Ferguson quotes the British political philosopher Henry St. John, First Viscount Bolingbroke, who wrote in 1738 that even “the best instituted governments carry in them the seeds of their destruction: and, though they grow and improve for a time, they will soon tend visibly to their dissolution. Every hour they live is an hour less that they have to live.”
Ferguson then relates a series of evidences and examples, including the topic discussed here, to illustrate and support Cole’s theory of imperial rise and fall. Where Ferguson sheds light that would be helpful in understanding the current crisis facing the United States is that, in general, politicians make the mistake of focusing only on the short term. Accordingly, “political leaders in almost any society—primitive or sophisticated—have little incentive to address problems that are unlikely to manifest themselves for a hundred years or more.” Ferguson then reviews the Congressional Budget Office’s various alternative scenarios concerning the country’s public debt and concludes: “It hardly seems to matter which number is correct. Is there a single member of Congress who is willing to cut entitlements or increase taxes in order to avert a crisis that will culminate only when today’s babies are retirees?”

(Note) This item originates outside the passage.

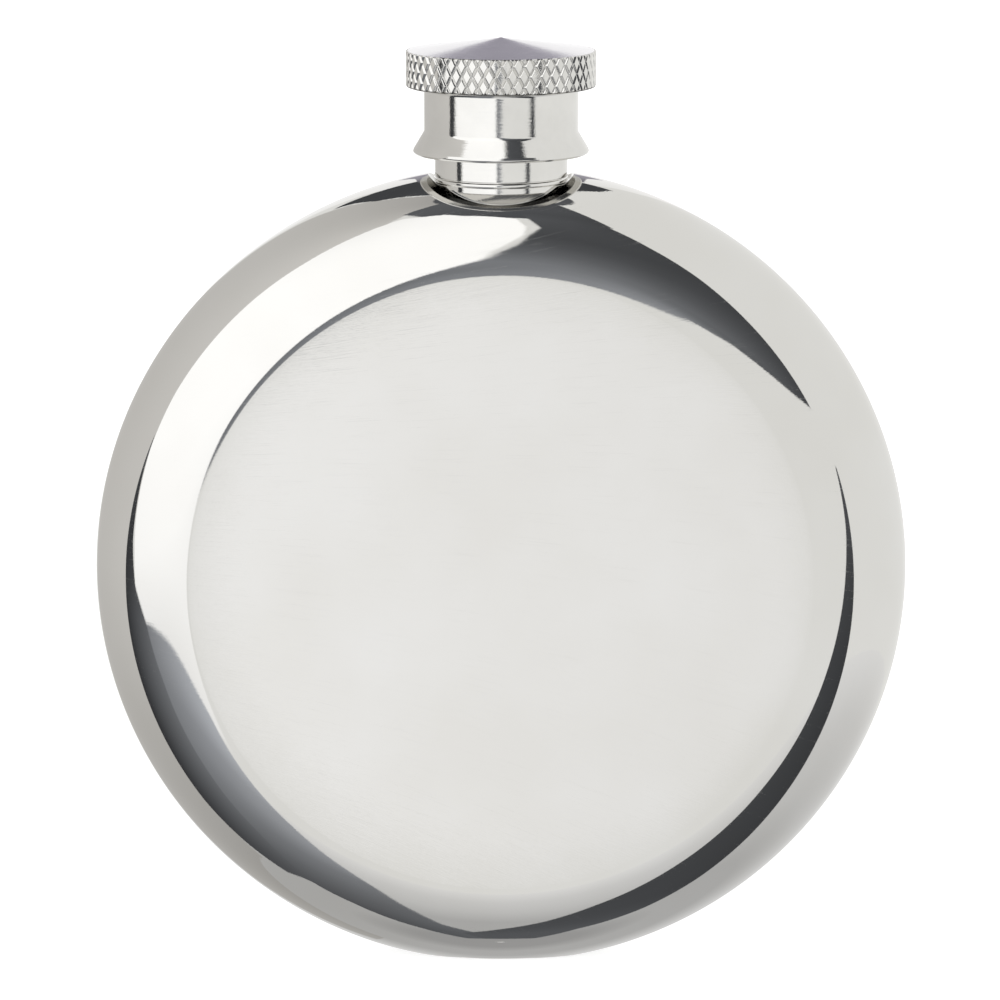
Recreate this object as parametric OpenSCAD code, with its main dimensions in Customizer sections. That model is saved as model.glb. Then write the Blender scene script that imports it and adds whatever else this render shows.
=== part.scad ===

Ferguson then incisively makes his point: The crisis may come sooner, much sooner. As he puts it, “A very small trigger can set off a ‘phase transition’ from a benign equilibrium to a crisis—a single grain of sand [that] causes a whole pile of sand to collapse.” Ferguson continues:
These numbers are bad, but in the realm of political entities, the role of perception is just as crucial, if not more so. In imperial crises, it is not the material underpinnings of power that really matter but expectations about future power. The fiscal numbers cited above cannot erode U.S. strength on their own, but they can work to weaken a long-assumed faith in the United States’ ability to weather any crisis. For now, the world still expects the United States to muddle through, eventually confronting its problems when, as Churchill famously said, all the alternatives have been exhausted…But one day, a seemingly random piece of bad news—perhaps a negative report by a rating agency—will make the headlines during an otherwise quiet news cycle. Suddenly, it will be not just a few policy wonks who worry about the sustainability of U.S. fiscal policy but also the public at large, not to mention investors abroad. It is this shift that is crucial: a complex adaptive system is in big trouble when its component parts lose faith in its viability.
Ferguson then ends his article: “Empires behave like all complex adaptive systems. They function in apparent equilibrium for some unknowable period. And then, quite suddenly, they collapse. To return to the terminology of Thomas Cole, the painter of The Course of Empire, the shift from consummation to destruction and then to desolation is not cyclical. It is sudden.”
In a presentation to the Peterson Institute for International Economics, Ferguson referred to his article in Foreign Affairs, and then addressed the central question: What are the ways out of America’s debt crisis? He stated:
That surely should be the burning question in the western world today, on both sides of the Atlantic. What do we do now that we are in this situation? Well, ladies and gentlemen, in theory, there are six ways out, which I will share with you now. One is to raise the growth rate of your economy. The second is to lower the interest rate on your borrowing. The third is to get bailed out by somebody. That’s the route that at the very last minute the Greeks were able to go down. The fourth, of course, is fiscal pain. You increase taxes or you cut public spending and you try to run a primary budget surplus; you start, if you possibly can, to pay off the debt. The fifth is that you print money. That fancy term seigniorage is just a fancy term for printing money in order to inflate the debt away. And the sixth option is to default. There are all kinds of wonderful words for default that you need to know because they’ll be appearing in the Wall Street Journal and the Financial Times quite frequently in the months ahead. You can have repudiation, standstill, a moratorium, restructuring, rescheduling, and so on. But it all boils down to changing the terms of the original loan—default.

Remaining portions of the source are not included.